INSTRUCTION → The listing beneath should be written out in full, exactly as shown.

SOURCE MATERIAL →
########

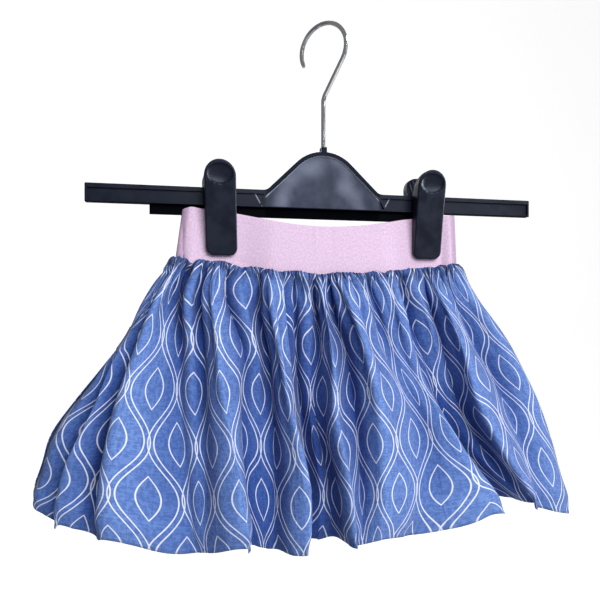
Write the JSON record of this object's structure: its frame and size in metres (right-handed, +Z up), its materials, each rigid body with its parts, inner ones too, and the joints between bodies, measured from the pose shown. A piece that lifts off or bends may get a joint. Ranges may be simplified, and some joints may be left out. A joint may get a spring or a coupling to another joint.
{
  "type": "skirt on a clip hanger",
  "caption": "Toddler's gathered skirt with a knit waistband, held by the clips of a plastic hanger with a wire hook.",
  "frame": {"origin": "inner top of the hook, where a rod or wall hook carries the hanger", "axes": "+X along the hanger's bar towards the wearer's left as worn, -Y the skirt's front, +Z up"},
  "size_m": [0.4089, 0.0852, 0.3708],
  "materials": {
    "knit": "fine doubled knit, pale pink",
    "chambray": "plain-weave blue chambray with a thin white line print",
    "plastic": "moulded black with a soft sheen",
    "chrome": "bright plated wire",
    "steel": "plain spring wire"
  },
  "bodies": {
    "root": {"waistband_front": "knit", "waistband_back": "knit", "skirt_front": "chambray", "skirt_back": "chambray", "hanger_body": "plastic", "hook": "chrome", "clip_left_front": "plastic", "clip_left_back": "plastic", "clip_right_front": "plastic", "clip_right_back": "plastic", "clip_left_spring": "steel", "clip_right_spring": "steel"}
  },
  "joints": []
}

########

RESPONSE →
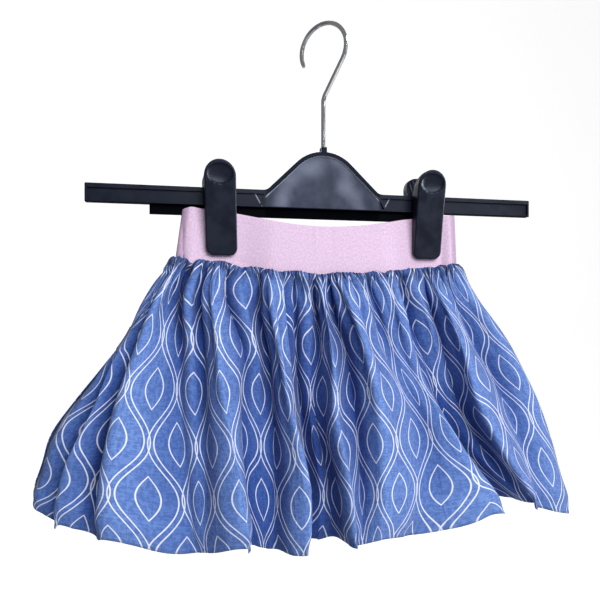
Write the JSON record of this object's structure: its frame and size in metres (right-handed, +Z up), its materials, each rigid body with its parts, inner ones too, and the joints between bodies, measured from the pose shown. A piece that lifts off or bends may get a joint. Ranges may be simplified, and some joints may be left out. A joint may get a spring or a coupling to another joint.
{
  "type": "skirt on a clip hanger",
  "caption": "Toddler's gathered skirt with a knit waistband, held by the clips of a plastic hanger with a wire hook.",
  "frame": {"origin": "inner top of the hook, where a rod or wall hook carries the hanger", "axes": "+X along the hanger's bar towards the wearer's left as worn, -Y the skirt's front, +Z up"},
  "size_m": [0.4089, 0.0852, 0.3708],
  "materials": {
    "knit": "fine doubled knit, pale pink",
    "chambray": "plain-weave blue chambray with a thin white line print",
    "plastic": "moulded black with a soft sheen",
    "chrome": "bright plated wire",
    "steel": "plain spring wire"
  },
  "bodies": {
    "root": {"waistband_front": "knit", "waistband_back": "knit", "skirt_front": "chambray", "skirt_back": "chambray", "hanger_body": "plastic", "hook": "chrome", "clip_left_front": "plastic", "clip_left_back": "plastic", "clip_right_front": "plastic", "clip_right_back": "plastic", "clip_left_spring": "steel", "clip_right_spring": "steel"}
  },
  "joints": []
}